What this episode argues
The episode argues that survival under empire is a series of debts you cannot refuse and cannot fully repay, and that the people who hand you those debts mean it when they say they mean well. Hansu is not a villain in this hour. He is a man who has spent fourteen years arranging the safety of a woman who does not want to be safe on his terms, and who is starting to understand, around the edges, that his arrangement is a cage. Sunja’s widowhood line is not a closing of the door. It is a renegotiation of the lease.
The 1989 thread does the same work in a register Solomon would recognize. The deal he has just closed with Tom is a transaction in which the senior man becomes the dependent one. Solomon is becoming the broker his father warned him about, and he is becoming him with full knowledge of what it costs. The yakitori speech is the same speech Sunja gives Hansu, recast in a vocabulary of leaderboards and ex-wives. I’m not always going to be this low. The price of climbing back will be paid by people who deserve it.
Verdict
The third episode is the season’s best so far and a case study in how Kogonada handles parallel structure. The cold-open evacuation is genuinely harrowing, the shed confrontation between Sunja and Hansu is the strongest two-hander Minha Kim and Lee Min-ho have played, and the kite sequence builds toward the bomber drone with a patience prestige drama rarely affords this kind of beat. Kyunghee’s package-mailing scene, which a less confident hour would frame as melodrama, lands as the cumulative grief of a woman who has run out of ways to feel useful from a distance.

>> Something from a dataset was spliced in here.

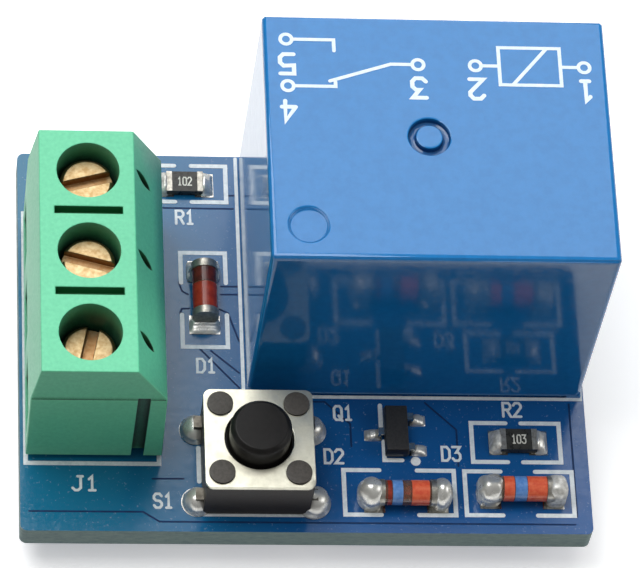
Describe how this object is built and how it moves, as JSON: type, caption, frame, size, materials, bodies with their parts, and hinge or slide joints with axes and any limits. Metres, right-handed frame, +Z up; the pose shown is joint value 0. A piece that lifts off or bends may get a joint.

The 1989 thread is doing more lifting than it has all season, and Jin Ha’s Solomon is finally being asked to make decisions that cost him something. Tom’s confession runs slightly long, and the yakitori dinner could afford one more beat of resistance from Naomi before the toast. Minor frictions in an hour that otherwise moves like a chamber piece. The kite goes up, the bomber drones in, and the show trusts its audience to feel the rhyme without underlining it.